* Begin RECORD SET *

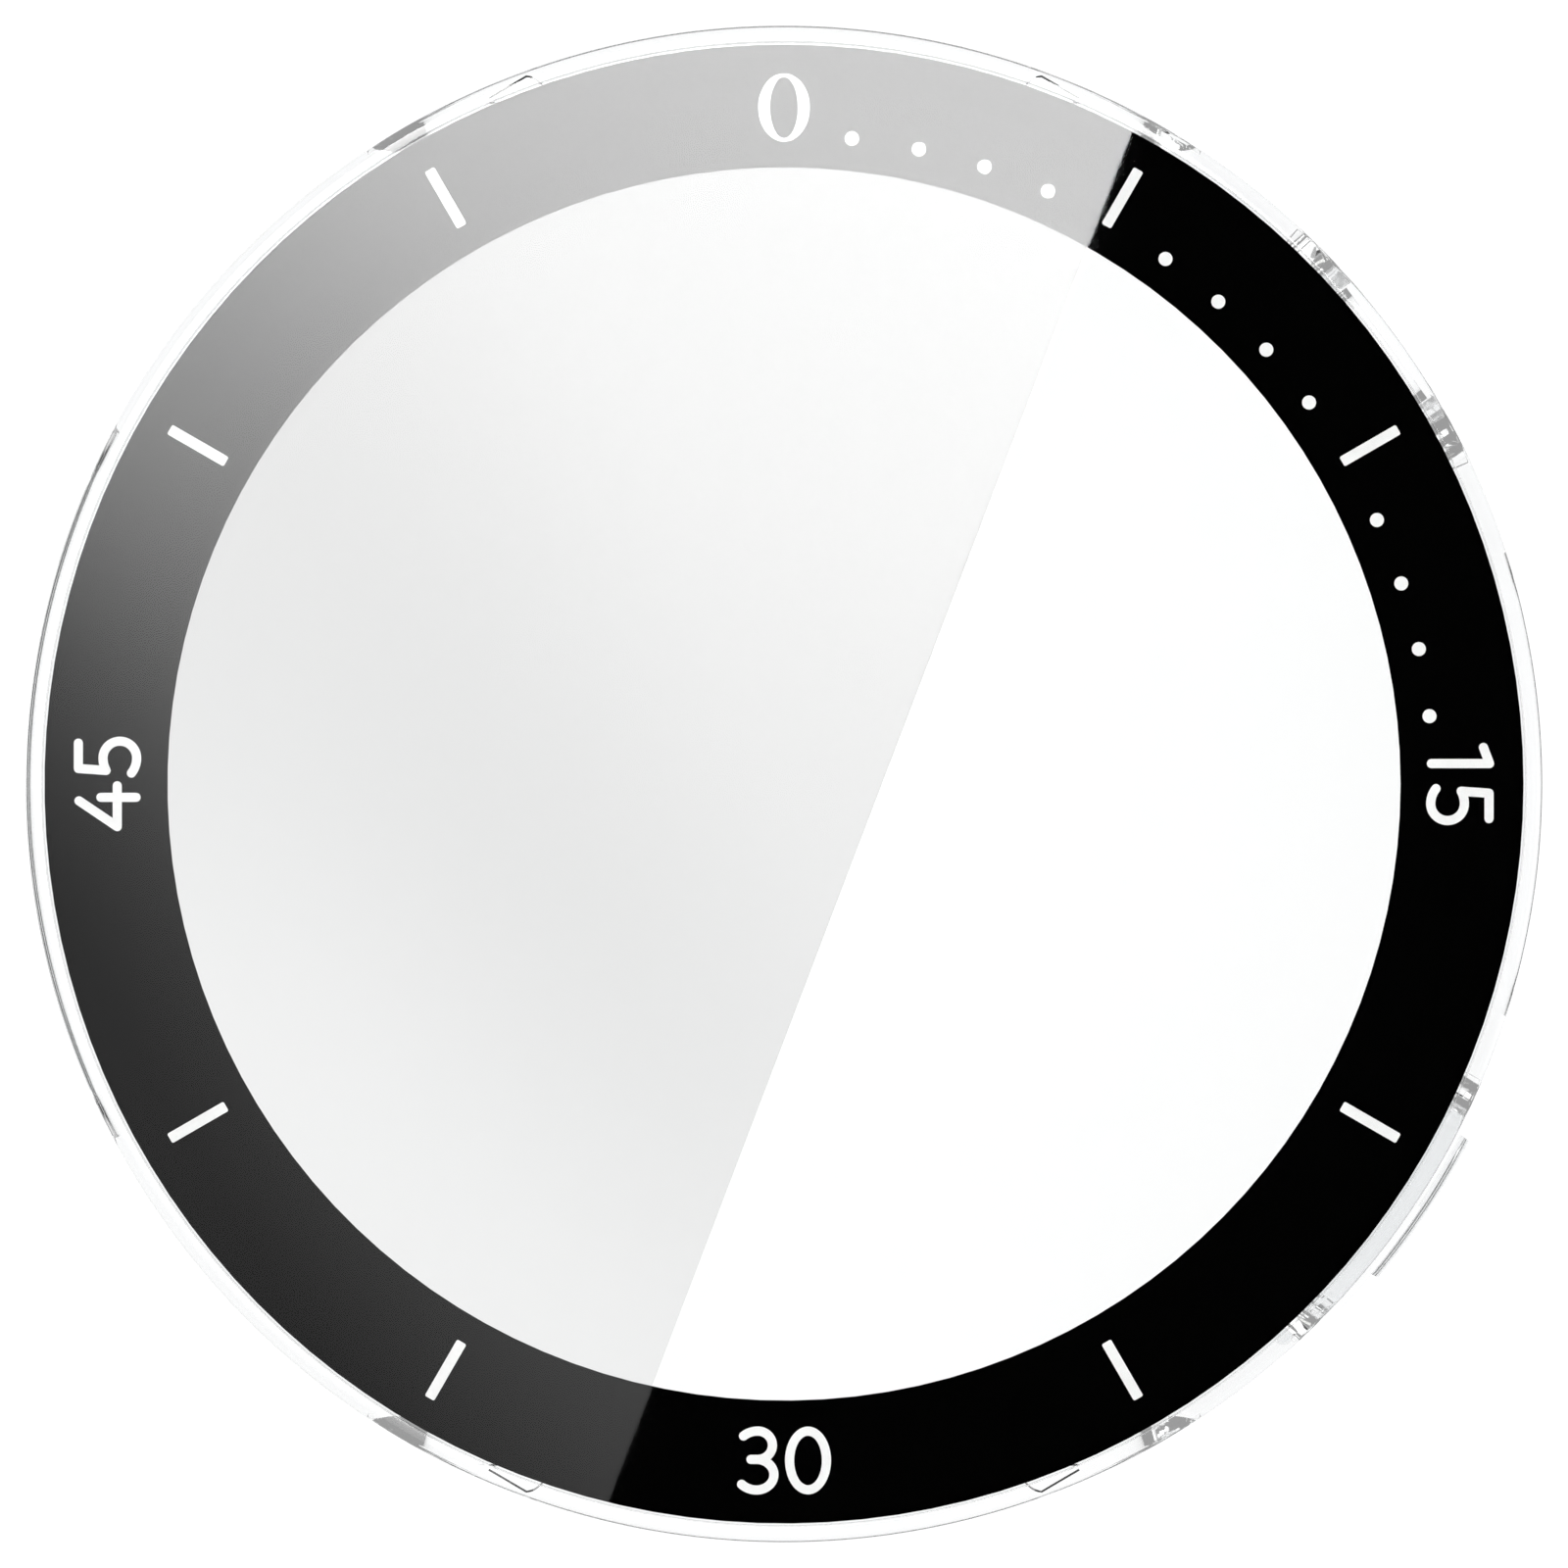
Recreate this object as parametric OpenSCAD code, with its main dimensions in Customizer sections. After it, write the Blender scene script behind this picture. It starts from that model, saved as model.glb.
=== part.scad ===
// Clear push-on bumper case for a round smartwatch, with a printed cover glass.
// Millimetres. The watch's axis is Z, and the foot of the side wall stands on Z = 0.
// The glass faces +Z, 12 o'clock is at +Y and 3 o'clock is at +X.
// Clock angles are degrees clockwise from 12 o'clock, seen from above the glass.

/* [Watch that it fits] */
// Diameter of the watch body that the case grips
watch_d = 46.0; // [44:0.5:50]
// Free space round the watch body, on the radius
watch_gap = 0.05; // [0:0.01:0.15]
// Height of the straight wall that holds the watch body
seat_h = 6.6; // [6.2:0.1:9]

/* [Shell] */
// Thickness of the side wall at the rim
wall = 1.0; // [0.9:0.05:1.4]
// How much further out the foot stands than the rim, for the draft of the mould
draft = 0.04; // [0.02:0.01:0.2]
// Thickness of the flange under the glass
flange_t = 0.85; // [0.7:0.05:1.2]
// How far the flange stays back behind the inner edge of the black ring
flange_setback = 0.6; // [0.2:0.1:1.5]
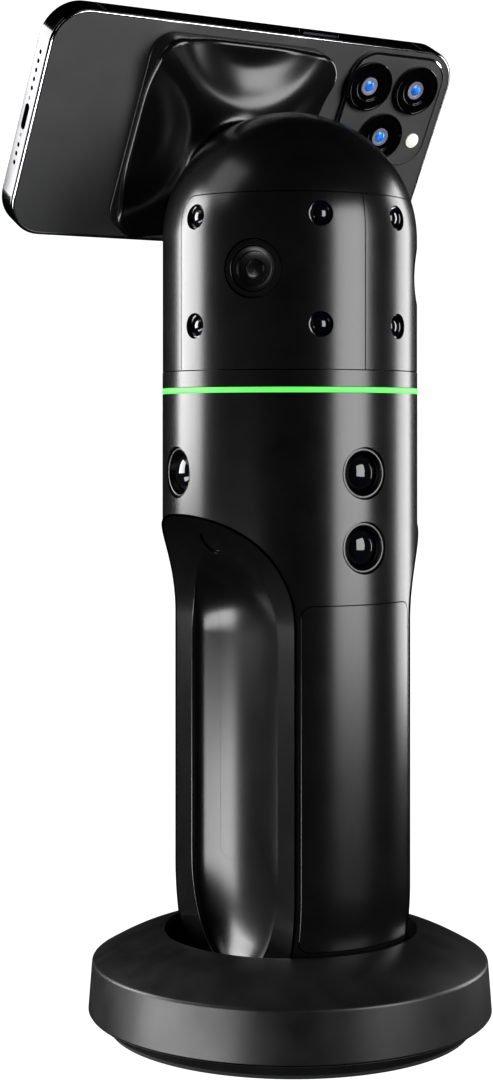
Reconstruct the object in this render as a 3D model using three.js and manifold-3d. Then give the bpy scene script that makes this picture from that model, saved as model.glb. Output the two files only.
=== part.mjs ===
// A handheld imaging scanner standing in its round charging dock, with a phone on its magnetic mount.
// Millimetres, +Z up. The origin is the centre of the dock's underside, and the scanner's front faces -Y.
// Azimuths are in degrees from the front, positive towards +X.
import * as THREE from "three";
import { mergeVertices } from "three/addons/utils/BufferGeometryUtils.js";
import Module from "manifold-3d";

const wasm = await Module();
wasm.setup();

// ---- Driving dimensions ----

const GAP = 0.3; // clearance round a seated piece
const FACETS = 36; // facets round the body and the dock
const INNER_FACETS = 20; // facets round the hidden inner walls and the discs in them
const SMALL_FACETS = 14; // facets round lenses, pins and bores
const OVERRUN = 2; // how far a cutter runs past the face it opens

const dock = {
  wallRadius: 63.2, // the side wall at its lower edge
  wallTaper: 1.2, // how much narrower the rim is
  footInset: 6.6, // from the wall in to the foot's edge
  footThickness: 1.2,
  bevelHeight: 5.8, // top of the underside bevel
  rimHeight: 21.4,
  mouthHeight: 30.7, // top edge of the socket
  topCrown: 1.1, // how far the top bulges above a straight cone
  socketFloor: 7.0,
  socketClearance: 1.4, // round the scanner
  wall: 2.5,
  plate: 1.8, // thickness of the base plate
  ballastHeight: 8,
};

const body = {
  radius: 40,
  height: 197.3, // from the underside to the head
  roundingRadius: 85, // of the long curve at the foot of the handle
  roundingHeight: 40.7,
  wall: 2.4,
  floor: 2.6,
  flatDistance: 21.2, // from the axis to each side flat
  runoutBelowTop: 76.6, // where the flats start to run out
  runoutRadius: 38.4,
  collarBore: 34, // inside the thick collar that carries the light ring
  collarHeight: 14.6,
};

const scoop = {
  stripWidth: 9.7, // of flat left beside the scoop
  depth: 9.5,
  lowerEnd: 44.7, // centre of the lower rounded end, above the underside
  lowerLength: 33,
  upperBelowRunout: 6, // centre of the upper rounded end, below the run-out
  upperLength: 28,
  backing: 1.4, // wall left behind the grip panel
};

const panel = { thickness: 1.2, margin: 6.7, corner: 3.5, aboveLowerEnd: -1, aboveRunout: 6 };

const door = { reveal: 1.2, belowTop: 69.9, aboveBase: 24.2, corner: 3.5 };

const battery = {
  doorClearance: 1.05, // from the pack's front corners to the door
  length: 52,
  clearance: 0.6, // from the walls of its bay
  endClearance: 6,
  corner: 2,
};

const connector = { depth: 8, height: 20 };

const button = { radius: 3.85, length: 6, recess: 0.5, aboveRunout: 24 };

const lightRing = { height: 2.5, depth: 3.3, proud: 0.1, belowTop: 5.8 };

const bodyCamera = {
  pocketRadius: 7.9,
  upperBelowTop: 30.8,
  lowerBelowTop: 53.1,
  sideAzimuth: 94.5,
  length: 9,
  barrelWall: 2.2,
  recess: 1, // of the barrel's front
  lipWidth: 0.6,
  throatDepth: 2.6,
  lensDepth: 3.4, // of the lens's shoulder
  lensRise: 1.6,
};

const head = {
  relief: 0.05, // how much smaller its radius is than the body's
  straight: 41.4, // height of the straight part under the dome
  wall: 3.5,
  spigotLength: 4.5,
  spigotWall: 2.2,
  floor: 3,
};

const windowPanel = { thickness: 1.6, height: 52.7, seam: 0.3, corner: 5 };

const depthCamera = {
  azimuth: 50.8,
  aboveHead: 29.9,
  radius: 9,
  innerRadius: 7.05,
  recess: 1.15,
  length: 8,
  dishRadius: 5.25,
  pupilRadius: 2,
};

const depthBoard = {
  wallClearance: 2.6, // from its upright edges to the head's inner wall
  height: 38,
};

const emitter = {
  spread: 29.7, // on each side of the depth camera, in degrees
  lowAboveHead: 13.3,
  highAboveHead: 46.2,
  radius: 3.85,
  recess: 1.1,
  length: 5,
};

const pad = {
  size: 69,
  corner: 8.5,
  thickness: 9, // from the phone's back to the pad's front
  tilt: 29,
  standOff: 5.75, // from the pad's front to the dome
  lift: 12.1, // of the pad's centre above the line from the dome's centre
  plate: 1.5,
  rim: 2.6, // thickness of the pad's square edge
  taperInset: 2, // from the rim in to the foot of the taper
  taperShare: 0.56, // width of the taper's front, as a share of its foot
  neckTop: 26, // radius where the neck enters the dome
  neckFoot: 15, // radius where it leaves the pad
  neckOffset: 9.1, // of the neck's axis below the pad's centre
  neckReach: 10, // how far the neck runs into the dome
};

const magnet = { outer: 26, inner: 19, thickness: 2 };

const phone = {
  length: 157.4,
  width: 76.7,
  thickness: 8.2,
  corner: 12.5,
  wall: 2.4,
  glass: 0.8,
  glassInset: 0.9,
  padClearance: 9.7, // between the pad and the camera plateau
};

const plateau = { length: 38.8, width: 39.5, corner: 9, height: 1.5, endInset: 4.7, sideInset: 2.35 };

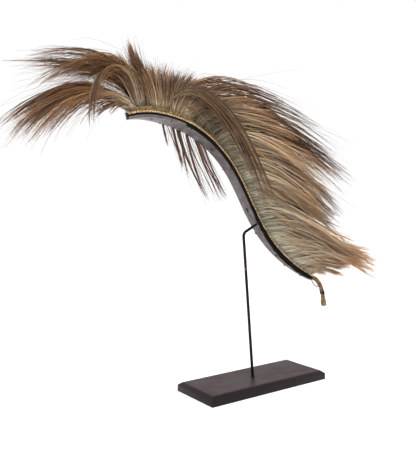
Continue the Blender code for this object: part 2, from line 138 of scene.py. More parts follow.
def on_spine(share, lift=0.0, side=0.0):
    """Points at shares of the spine, lifted off it and moved across it."""
    share = np.asarray(share, float)
    held = np.clip(share, 0.0, 1.0) * SPINE_STEPS
    x = np.interp(held, np.arange(SPINE_STEPS + 1), spine_line[:, 0])
    z = np.interp(held, np.arange(SPINE_STEPS + 1), spine_line[:, 1])
    turn = np.radians(tabled(SPINE_HEADINGS, share))
    points = (x - lift * np.sin(turn), BODY_Y + side + 0 * share, z + lift * np.cos(turn))
    return np.stack(np.broadcast_arrays(*points), axis=-1)


def bar_width(share):
    return BAR_WIDTH * tabled(BAR_WIDTHS, share)


print("front", on_spine(0.0).round(3), "tail", on_spine(1.0).round(3))

# %% [markdown]
# ## Helpers for materials
# Colours are given as sRGB hex values, and a shader wants linear light, so one function
# turns one into the other. A second one adds any node: a setting is a property or the value of a
# socket, and a link names a socket and its source. A third starts a Principled material, because
# every finish here begins from it.

# %% Colour and node helpers
def linear(code):
    """Linear colour of an sRGB hex value."""
    parts = [int(code[i : i + 2], 16) / 255 for i in (1, 3, 5)]
    return (*(p / 12.92 if p <= 0.04045 else ((p + 0.055) / 1.055) ** 2.4 for p in parts), 1.0)


def add(material, kind, links=None, out=None, **settings):
    """Adds a node and gives it, or the output that is asked for."""
    node = material.node_tree.nodes.new("ShaderNode" + kind)
    for key, value in settings.items():
        if hasattr(node, key):
            setattr(node, key, value)
        else:
            node.inputs[key.replace("_", " ")].default_value = value
    for key, source in (links or {}).items():
        material.node_tree.links.new(source, node.inputs[key])
    return node if out is None else node.outputs[out]


def finish_named(name, colour, roughness, **sockets):
    """A Principled material with its plain values, and its shader node."""
    material = bpy.data.materials.new(name)
    material.use_nodes = True
    shader = material.node_tree.nodes["Principled BSDF"]
    shader.inputs["Base Color"].default_value = linear(colour)
    shader.inputs["Roughness"].default_value = roughness
    for key, value in sockets.items():
        shader.inputs[key.replace("_", " ")].default_value = value
    return material, shader


def ramp(material, source, *stops):
    """A colour ramp through sRGB stops of position and hex value."""
    node = add(material, "ValToRGB", {"Fac": source})
    elements = node.color_ramp.elements
    while len(elements) < len(stops):
        elements.new(0.5)
    for element, (position, code) in zip(elements, stops):
        element.position = position
        element.color = linear(code)
    return node.outputs["Color"]


def join(material, source, socket):
    """Links a node's output to a socket of the material's shader."""
    shader = material.node_tree.nodes["Principled BSDF"]
    material.node_tree.links.new(source, shader.inputs[socket])


def bumped(material, height, strength, distance):
    """Puts a height pattern on the shader's normal."""
    lifted = {"Strength": strength, "Distance": distance}
    join(material, add(material, "Bump", {"Height": height}, "Normal", **lifted), "Normal")


def place(material):
    """The finished piece's own coordinates, in metres."""
    return add(material, "TexCoord", out="Object")


print("black is", linear("#000000"))

# %% [markdown]
# ## Paint on the block, the rod and the bar
# Museum stands are painted with satin acrylic. On the wooden block it is near black with a
# little brown, and its top is painted lighter and browner: a painted highlight for the bright
# sky that the top reflects. The rod has the same paint on steel, with one chip that shows rust.
# The bar's paint is grey: a painted reflection of the white floor on what is black paint, mottled
# by noise. Paint is a plain dielectric of IOR 1.5; its unevenness is a bump of about 2 mm.

# %% Paints
BLOCK_GRAIN = 420.0  # one spot every 2.4 mm
BLOCK_CLOUDS = 28.0  # every 36 mm
ROD_GRAIN = 900.0  # every 1.1 mm
BAR_CLOUDS = 60.0  # every 17 mm
BAR_SCRATCHES = 700.0  # every 1.4 mm
# From this height up, the block's top is painted lighter and browner as a painted highlight.
TOP_HIGHLIGHT_FROM, TOP_HIGHLIGHT_TO = 0.0148, 0.0157
CHIP_CENTRE = (-0.0207, -0.0015, 0.2060)
CHIP_REACH = 0.01
PAINT_IOR = 1.5

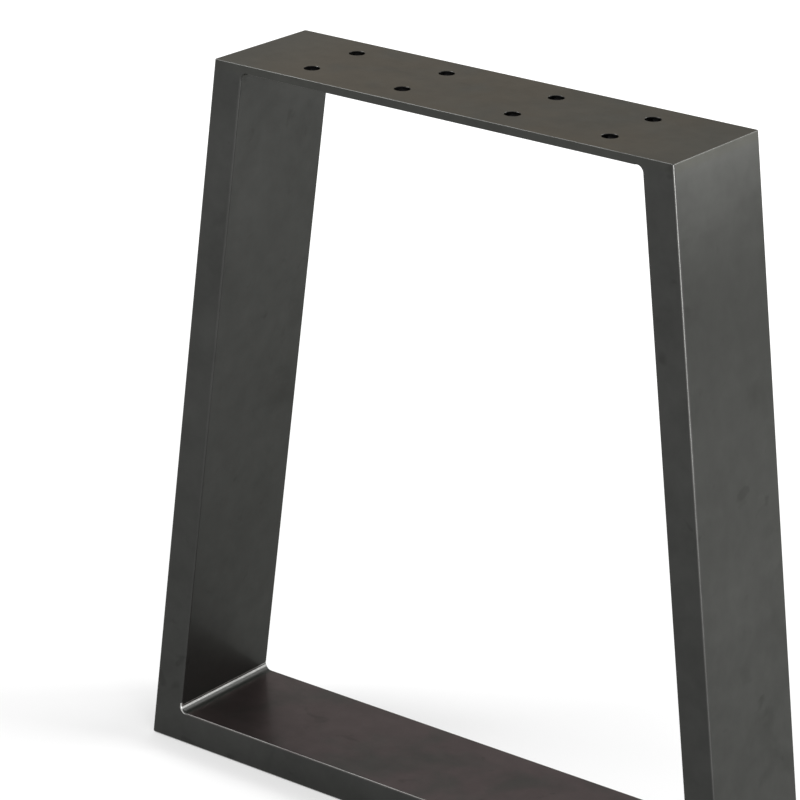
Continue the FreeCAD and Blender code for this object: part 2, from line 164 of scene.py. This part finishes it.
class SteelSettings(bpy.types.PropertyGroup):
    tube_colour: colour_setting("Tube", "Grey of the drawn tube", (0.0383, 0.0388, 0.0370))
    tube_tint: colour_setting("Tube sheen", "Tube's tint at a flat angle", (0.60, 0.605, 0.575))
    bar_colour: colour_setting("Flat bar", "Grey of the ground flat bar", (0.0382, 0.0390, 0.0359))
    bar_tint: colour_setting("Bar sheen", "Flat bar's tint at a flat angle", (0.62, 0.60, 0.555))
    warm_colour: colour_setting("Warm film", "Brown film of the rolled bar", (0.047, 0.040, 0.031))
    rail_film: colour_setting("Rail film", "Red-brown film on the rail", (0.060, 0.0455, 0.0470))
    smudge_colour: colour_setting("Smudge", "Scale left below the lacquer", (0.014, 0.014, 0.013))
    # Edge colour: bare rubbed steel, and with the edge mask a painted edge highlight
    edge_colour: colour_setting("Edge", "Bare steel along rubbed edges", (0.082, 0.082, 0.079))
    # Ground weld colour: bare steel, and with the weld mask a painted highlight high in the hollow
    weld_colour: colour_setting("Ground weld", "Bare steel of a ground weld", (0.460, 0.460, 0.450))
    # Painted shade on the walls of the screw holes
    hole_shade_colour: colour_setting("Drilled hole", "Dull wall of a hole", (0.010, 0.010, 0.010))
    cloud_size: length_setting("Cloud size", "Size of the soft cloudy tone", 0.070)
    smudge_size: length_setting("Smudge size", "Spacing of the larger smudges", 0.055)
    spot_size: length_setting("Spot size", "Spacing of the small dark spots", 0.015)
    roughness: factor_setting("Roughness", "Mean roughness of the steel", 0.42)
    edge_roughness: factor_setting("Edge roughness", "Roughness of a rubbed edge", 0.30)
    weld_roughness: factor_setting("Weld roughness", "Roughness of a ground weld", 0.26)
    lacquer: factor_setting("Lacquer", "Weight of the clear coat", 0.10)


class StageSettings(bpy.types.PropertyGroup):
    floor_size: length_setting("Floor", "Side of the square floor", 12.0)
    floor_colour: colour_setting("Floor colour", "Matt white floor", (0.66, 0.66, 0.66))
    floor_lift: factor_setting("Floor lift", "White that the eye and reflections see added", 0.29)
    floor_white_from: length_setting("White from", "Distance where the floor starts to pale", 0.45)
    floor_white_to: length_setting("White to", "Distance from which the floor is all white", 1.40)
    room_light: factor_setting("Room light", "Light of the white room on the leg", 0.60)
    camera_place: place_setting("Camera", "Place of the camera", (1.15748, -1.57315, 0.99586))
    camera_azimuth: angle_setting("Azimuth", "Turn of the camera about Z", 37.533)
    camera_elevation: angle_setting("Elevation", "Camera's height angle", 20.855)
    camera_roll: angle_setting("Roll", "Tilt of the camera's horizon", 0.755)
    camera_lens: FloatProperty(name="Lens", description="Focal length in mm", default=168.705)
    side_power: power_setting("Side", "Power of the softbox behind the right upright", 18.0)
    rear_power: power_setting("Rear", "Power of the long low softbox behind", 8.0)
    rear_high_power: power_setting("Rear high", "Power of the high softbox behind", 6.0)
    high_left_power: power_setting("High left", "Power of the high softbox on the left", 17.5)
    low_right_power: power_setting("Low right", "Power of the low softbox on the right", 18.0)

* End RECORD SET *

■ **WORK TO DO**: Only the lines from the start of the material through the line containing "Reconstruct the object" should be transcribed. Pictures stay out.

■ **WORKED SOLUTION**:
Recreate this object as parametric OpenSCAD code, with its main dimensions in Customizer sections. After it, write the Blender scene script behind this picture. It starts from that model, saved as model.glb.
=== part.scad ===
// Clear push-on bumper case for a round smartwatch, with a printed cover glass.
// Millimetres. The watch's axis is Z, and the foot of the side wall stands on Z = 0.
// The glass faces +Z, 12 o'clock is at +Y and 3 o'clock is at +X.
// Clock angles are degrees clockwise from 12 o'clock, seen from above the glass.

/* [Watch that it fits] */
// Diameter of the watch body that the case grips
watch_d = 46.0; // [44:0.5:50]
// Free space round the watch body, on the radius
watch_gap = 0.05; // [0:0.01:0.15]
// Height of the straight wall that holds the watch body
seat_h = 6.6; // [6.2:0.1:9]

/* [Shell] */
// Thickness of the side wall at the rim
wall = 1.0; // [0.9:0.05:1.4]
// How much further out the foot stands than the rim, for the draft of the mould
draft = 0.04; // [0.02:0.01:0.2]
// Thickness of the flange under the glass
flange_t = 0.85; // [0.7:0.05:1.2]
// How far the flange stays back behind the inner edge of the black ring
flange_setback = 0.6; // [0.2:0.1:1.5]
Reconstruct the object in this render as a 3D model using three.js and manifold-3d. Then give the bpy scene script that makes this picture from that model, saved as model.glb. Output the two files only.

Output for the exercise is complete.